My mind went with her to that day. I remembered that time we had together all too well. I loved Dacus,. I particularly like it when she would rock me and tell me stories. It was springtime and the birds were singing outside. The sun was going down in the west, and it was a peaceful time of day on our porch. Easter morning had been a wonderful experience. I found lots of colored eggs in the hunt on the church lawn and had played hard all day hiding and finding my treasured eggs. As I sat on Dacus’ lap, she asked about my day. I began to describe my Sunday school lesson that morning.
“Dacus, did you know that God made everything?”
“Yes, honey, I do.”
“He made that tree out there didn’t he?
“Yes, He did,”
“He made the grass too, didn’t he Dacus?”
“Yes, dearie, He did,”
“He gave us eyes to see them too.”
“And noses to smell those flowers in your yard over there.”
“He made me, and Little Jack, and my mommy and daddy, too.”
I looked up into Dacus’ very wrinkled old face and asked, “Dacus, did He make you, too?”
“Yes, he did, honey. He made everybody.”
Looking at all the wrinkles around her loving eyes, I said, “He didn’t do a very good job, did he, Dacus.”
As Dacus finished the story, relishing her public audience, there were several listeners chuckling or with smiles, and I am absolutely sure that my face turned beet red.
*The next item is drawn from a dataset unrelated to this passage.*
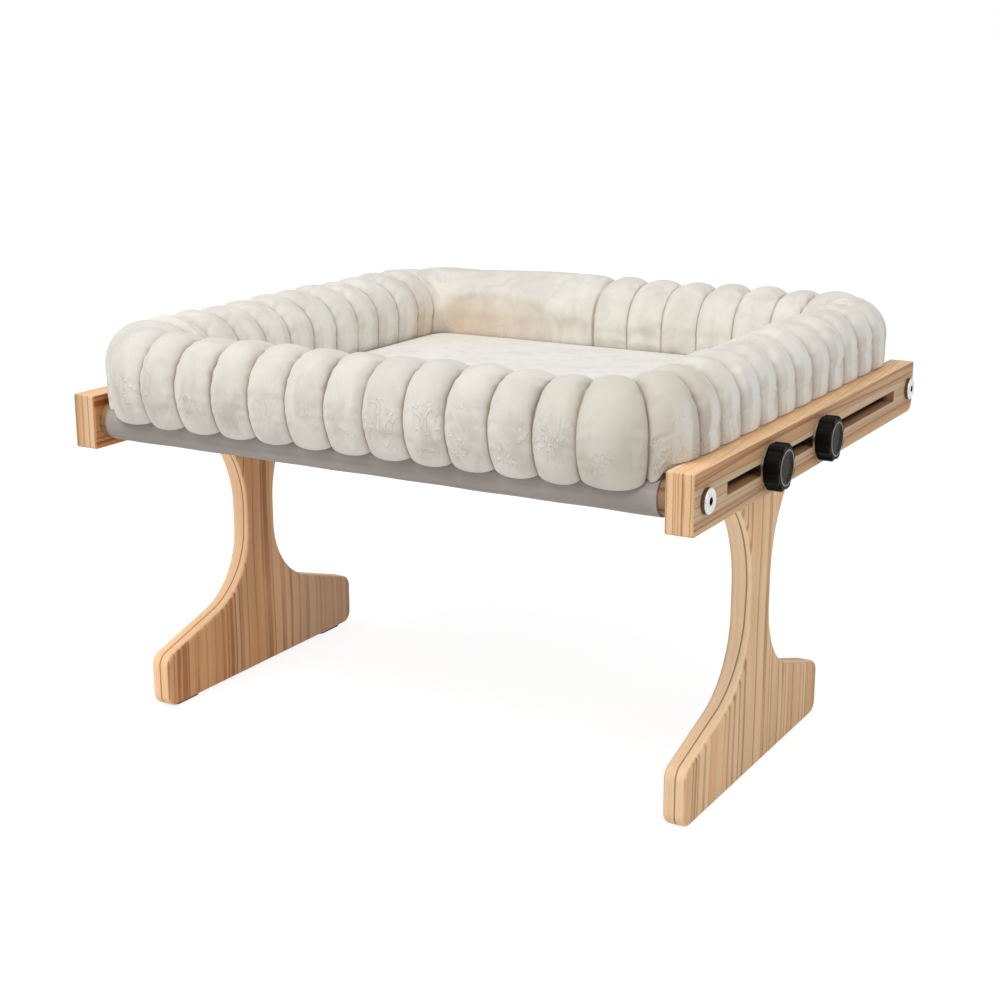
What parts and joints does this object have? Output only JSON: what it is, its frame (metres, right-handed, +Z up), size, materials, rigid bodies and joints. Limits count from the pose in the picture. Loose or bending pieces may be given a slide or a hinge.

I was embarrassed several times in my growing up years by Dacus’ storytelling, but I loved that woman who had loved me enough to not get offended by my naïve statement all those years ago.
The Big Six give you something to think about to make your writing clear and your characters come alive in your story. Choose your story to tell and decide on the people involved, the setting of the story, and the time period. Take your pencil or computer out and list the story details as they come to you, After you finish the outlined draft, read it aloud and see if you can visualize what happened. Go back and add some sensory details and “flesh out the story.” Make it clear and interesting for your reader/listener.